Post the Ram Rath Yatra, Advani’s popularity was at its peak among the masses and within the Sangh Parivar as the most acceptable face in the BJP. Yet, at a party convention in Mumbai in 1995, he abruptly made a declaration that Vajpayee should be the Prime Minister, and not him, if the BJP gets the right numbers to form the government at the Centre.
The announcement caught the party leaders and workers by complete surprise.
The 1996 elections were a landmark moment for the BJP when it became the single-largest party with 161 seats. This was the time when the first BJP-led government was formed at the Centre with Vajpayee as the Prime Minister and Advani as the Home Minister. But the government lasted for just 13 days.
The experience made Advani go and look for allies by the time the next elections took place, as the BJP-led National Democratic Alliance came into existence.
In 1998, the BJP increased its numbers in the Lok Sabha to 182, as the NDA 1.0 came to power for a longer term. The rest is history.

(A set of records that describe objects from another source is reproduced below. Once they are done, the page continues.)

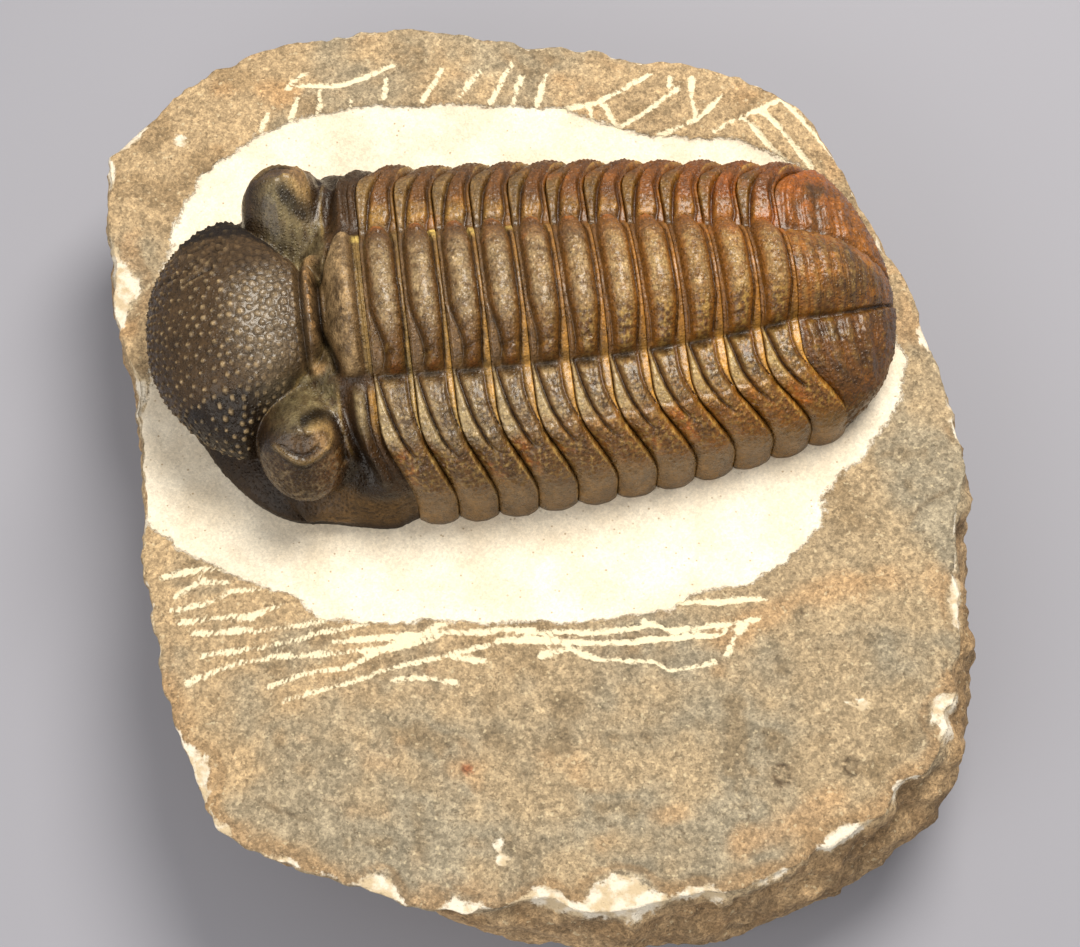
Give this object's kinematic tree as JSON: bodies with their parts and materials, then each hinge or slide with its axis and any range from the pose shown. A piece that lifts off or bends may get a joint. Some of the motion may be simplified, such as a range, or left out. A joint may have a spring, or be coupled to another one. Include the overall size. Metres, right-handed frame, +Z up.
{
  "type": "trilobite fossil on matrix",
  "caption": "Enrollable trilobite with a knobbly domed head, turreted eyes, a ringed and ribbed thorax and a rounded tail, prepared in relief on a broken slab of limestone.",
  "frame": {"origin": "centre of the slab's bounding box, on the flat base that it rests on", "axes": "+Z up out of the slab's top; the fossil lies along X with its head toward -X and its tail toward +X, and the wide bare part of the slab is toward -Y"},
  "size_m": [0.1353, 0.1478, 0.0534],
  "materials": {
    "limestone": "rough tan limestone, cream where it was air-abraded round the fossil and chipped at the rim",
    "cephalon_calcite": "near-black calcite with a soft oiled sheen and paler tubercles",
    "thorax_calcite": "dark brown to amber calcite, glossy, honey-coloured along the joints",
    "pygidium_calcite": "amber to rust-brown calcite, glossy"
  },
  "bodies": {
    "root": {"matrix": "limestone", "cephalon": "cephalon_calcite", "thoracic_segment_01": "thorax_calcite", "thoracic_segment_02": "thorax_calcite", "thoracic_segment_03": "thorax_calcite", "thoracic_segment_04": "thorax_calcite", "thoracic_segment_05": "thorax_calcite", "thoracic_segment_06": "thorax_calcite", "thoracic_segment_07": "thorax_calcite", "thoracic_segment_08": "thorax_calcite", "thoracic_segment_09": "thorax_calcite", "thoracic_segment_10": "thorax_calcite", "thoracic_segment_11": "thorax_calcite", "pygidium": "pygidium_calcite"}
  },
  "joints": []
}
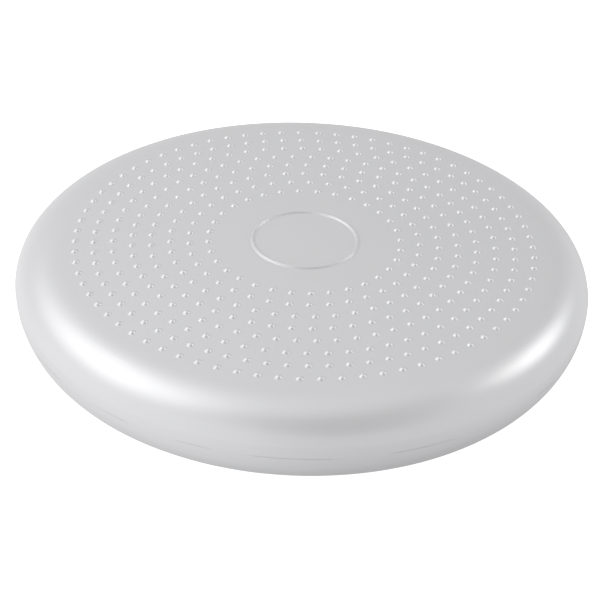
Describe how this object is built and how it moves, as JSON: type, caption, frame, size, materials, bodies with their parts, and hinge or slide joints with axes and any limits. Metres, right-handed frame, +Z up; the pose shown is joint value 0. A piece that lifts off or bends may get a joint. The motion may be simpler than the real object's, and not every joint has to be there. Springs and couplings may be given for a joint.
{
  "type": "wobble cushion",
  "caption": "Round air-filled balance cushion with a studded domed top, a rounded rim with a welded seam and a small valve at the rear.",
  "frame": {"origin": "middle of the underside, on the floor", "axes": "+Z up along the disc's axis, +Y to the rear where the valve is, +X to the right"},
  "size_m": [0.33, 0.33, 0.0573],
  "materials": {
    "skin": "satin silver-grey soft PVC with a fine leathery grain",
    "weld": "satin silver-grey soft PVC, slightly darker along the weld",
    "valve": "satin grey soft PVC",
    "core": "matt black rubber"
  },
  "bodies": {
    "base": {"lower_skin": "skin"},
    "rim": {"seam_weld": "weld", "valve_seat": "valve", "valve_core": "core"},
    "top": {"upper_skin": "skin"},
    "stopper": {"valve_stopper": "valve"}
  },
  "joints": [
    {"name": "wobble_front_rear", "type": "hinge", "parent": "base", "child": "rim", "pos_m": [0, 0, 0.0245], "axis": [1, 0, 0], "range_deg": [-4.5, 4.5], "stiffness_Nm_per_rad": 40, "deforming": ["lower_skin"]},
    {"name": "wobble_side_side", "type": "hinge", "parent": "rim", "child": "top", "pos_m": [0, 0, 0.0245], "axis": [0, 1, 0], "range_deg": [-4.5, 4.5], "stiffness_Nm_per_rad": 40, "deforming": ["upper_skin"]},
    {"name": "stopper_pull", "type": "slide", "parent": "rim", "child": "stopper", "axis": [0, 1, 0], "range_m": [0, 0.02]}
  ]
}
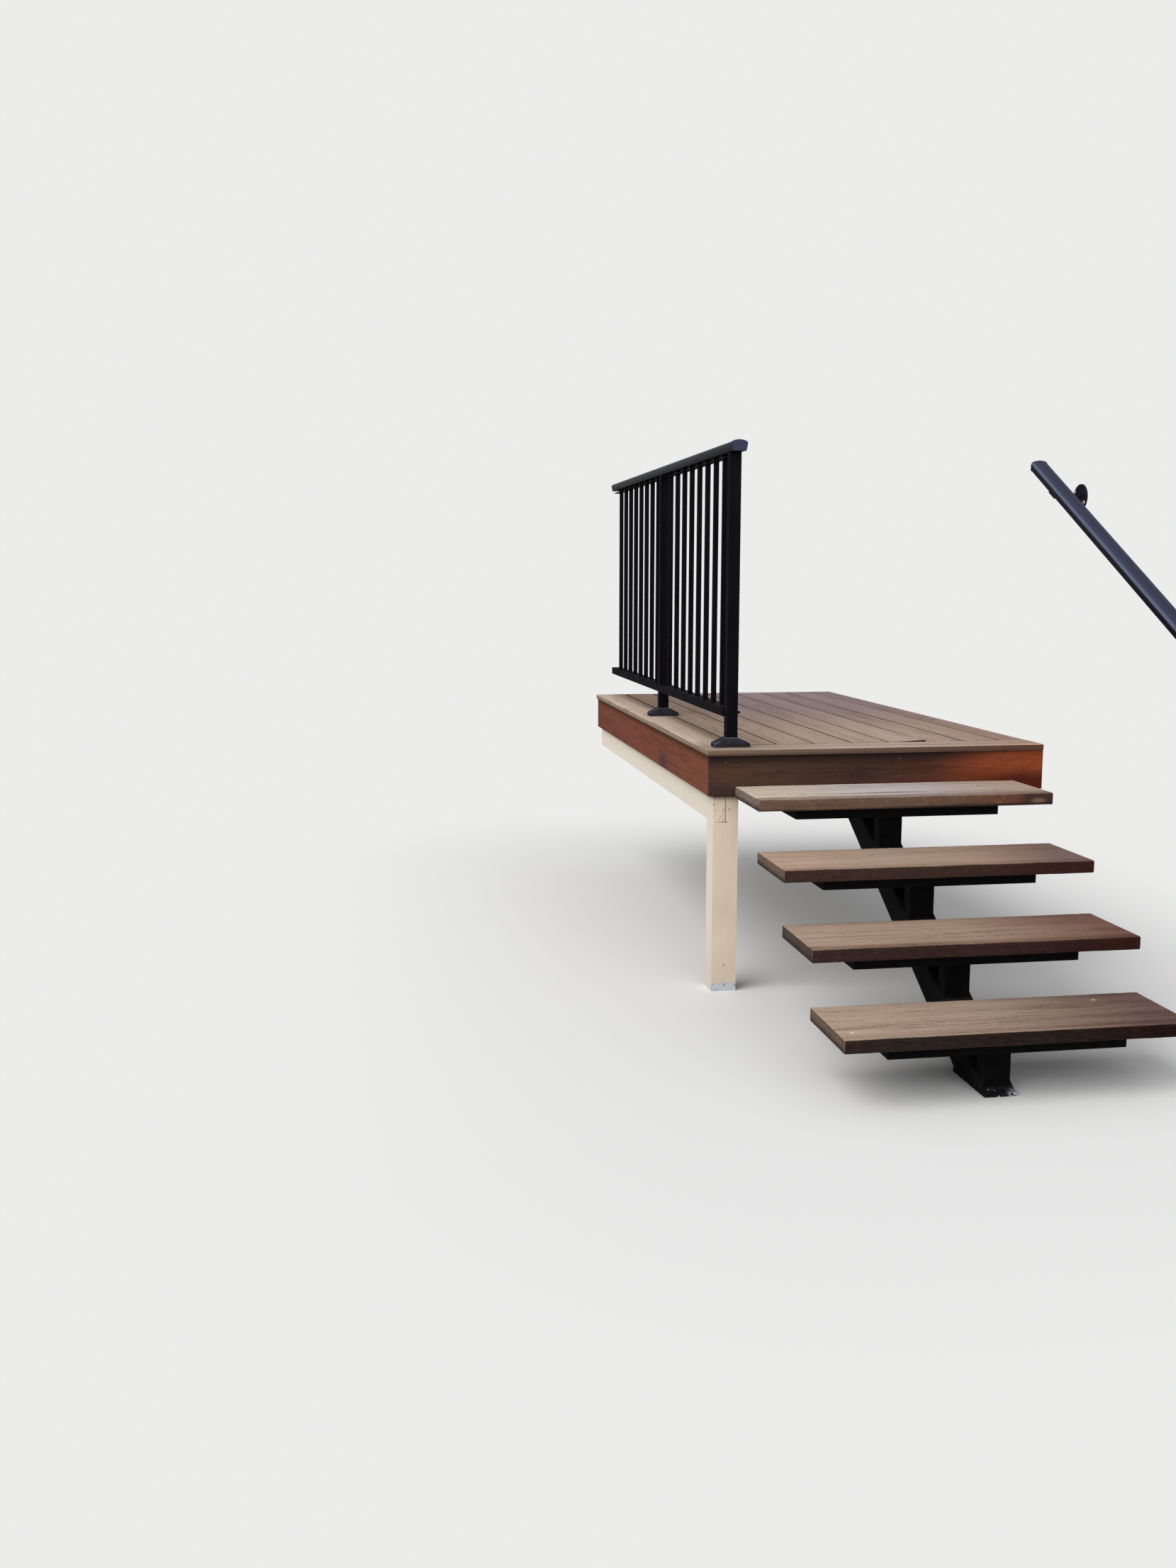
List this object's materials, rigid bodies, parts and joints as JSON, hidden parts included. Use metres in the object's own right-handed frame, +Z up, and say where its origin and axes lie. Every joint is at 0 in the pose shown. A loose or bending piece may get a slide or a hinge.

There perhaps couldn’t have been a better occasion for Advani and his admirers than this — Prime Minister Modi announcing Bharat Ratna for him just ahead of the inauguration of the Ram Temple in Ayodhya, the ‘Mandir Wahin Banayenge’ dream coming true, and the award conferred on him on this momentous day, on which 44 years ago he played a most instrumental role in forming the BJP.